You are taken to the new document's detail page.
The editor
The Content field is a rich-text editor — you format text directly rather than writing raw markup. Documents created in the editor are stored as HTML. Older documents that were saved as Markdown are still rendered correctly and are converted to rich text when you open them for editing.
Viewing a document
The document detail page shows the rendered content alongside a sidebar with:
- Statistics — the number of Versions and linked Assets
- Details — Folder, Client (links to the client record), Visibility, Current Version, Last Updated, and Created dates
- Version History — the most recent versions, newest first, each labeled with its version number (
v1,v2, …) and a relative timestamp; only the five most recent are listed - Tags — shown only when the document has tags assigned
- Quick Actions — Edit Document, Link to Asset, and Delete Document
Use the Edit button (header) or Edit Document (Quick Actions) to make changes. The Delete button (header) and Delete Document (Quick Actions) permanently remove the document and its version history; both are shown only to users with the documents.delete permission.
Editing a document
- Open a document and click Edit.
- Update the Title, Content, Folder, Client, or Client Visible toggle.
- Click Save Changes.
Each time you save a change to the content, the previous content is stored as a version and the document's version number increments. Version history is read-only in the document detail view (the five most recent versions are listed).
Client linkage and portal visibility
A document has two independent settings that control client access:
| Setting | Effect |
|---|---|
| Client | Associates the document with a specific client record (optional) |
| Client Visible | Marks the document as shareable with clients (a toggle, on or off) |
For a document to appear in a client's portal, both conditions must be true: it must be linked to that client and have Client Visible turned on. The portal only lists documents matching the signed-in portal user's client where Client Visible is on; everything else stays internal to your team.
Linked assets
A document can be associated with one or more assets. The number of linked assets appears as the Assets count in the document's Statistics panel. A Link to Asset button is shown in Quick Actions, but it is not yet wired to an action in the current build.
Search
Use the Search documents… box on the Documentation page to filter the list — it matches text in both document titles and content.
Article suggestions
Beyond manual search, the Knowledge Base proactively surfaces relevant articles inside the ticket flow so answers are one click away.
In the ticket reply composer (technicians)

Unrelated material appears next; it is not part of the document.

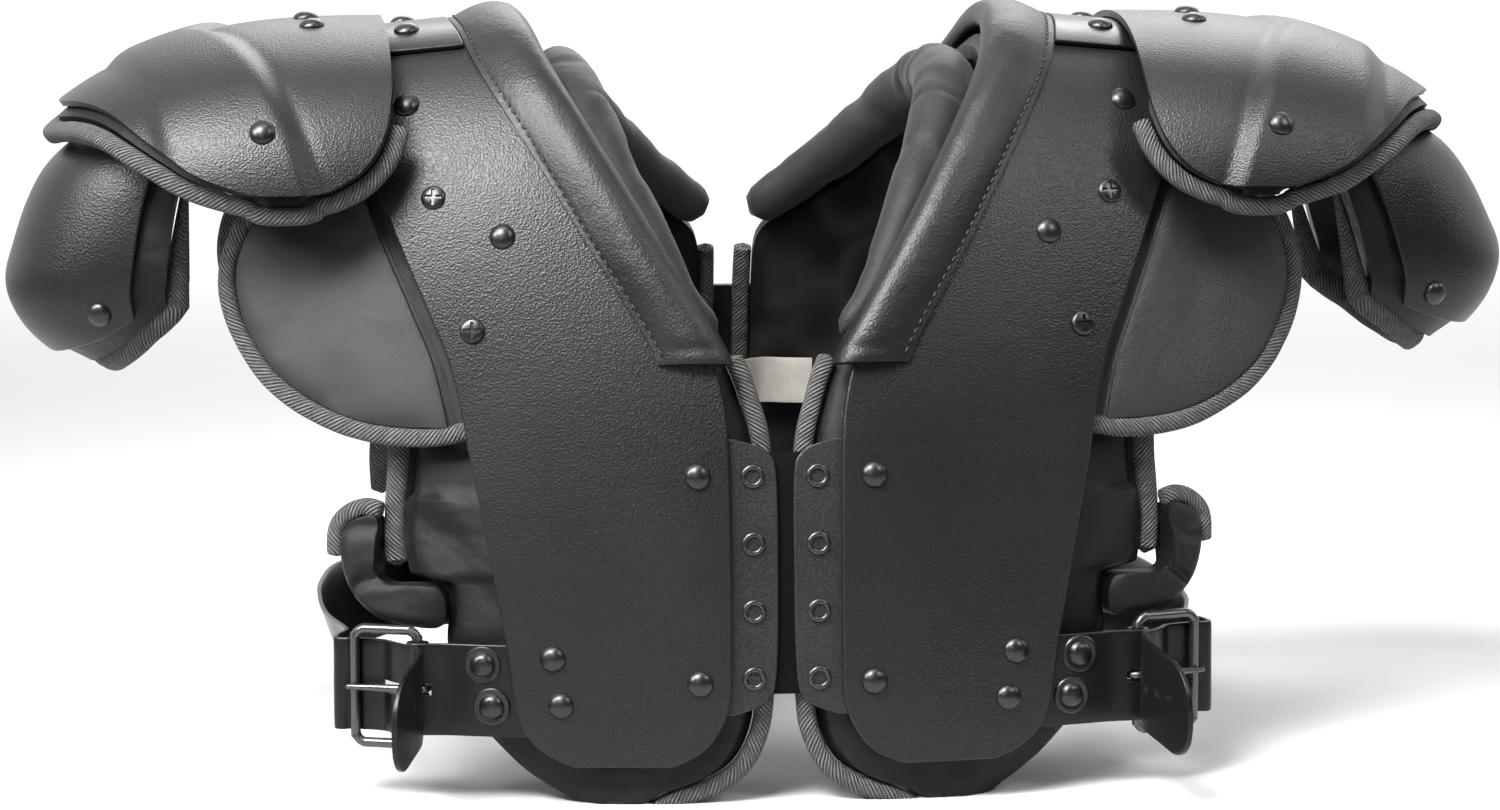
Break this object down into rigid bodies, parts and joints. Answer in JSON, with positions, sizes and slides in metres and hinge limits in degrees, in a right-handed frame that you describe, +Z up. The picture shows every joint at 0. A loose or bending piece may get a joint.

When you open a ticket, a Suggested articles panel appears above the reply box, listing knowledge-base documents whose title or content matches the ticket's subject. Each suggestion links to the full document, and internal (non-client-visible) articles are marked with an Internal badge. Click Insert link on a suggestion to drop a link to that article into your reply draft, so you can point the client straight at the documentation. Suggestions are best-effort and never block the composer.
In the client portal (request deflection)
When a portal user creates a new ticket, the Subject field searches the Knowledge Base as they type. Matching articles appear under Did this answer your question?, and the user can expand one to read it inline before submitting — often resolving the issue without a ticket. Portal suggestions only ever include client-visible documents scoped to that user's client or org-wide knowledge; internal documents and other clients' documents are never shown.
Best Practices
- Descriptive titles — make documents easy to find at a glance.
- Use folders — group related runbooks and procedures so the list stays navigable.
- Double-check visibility before sharing — a document reaches a client's portal only when it is both linked to that client and marked Client Visible.
- Rely on version history — every content save is captured automatically, so you can see how a document evolved.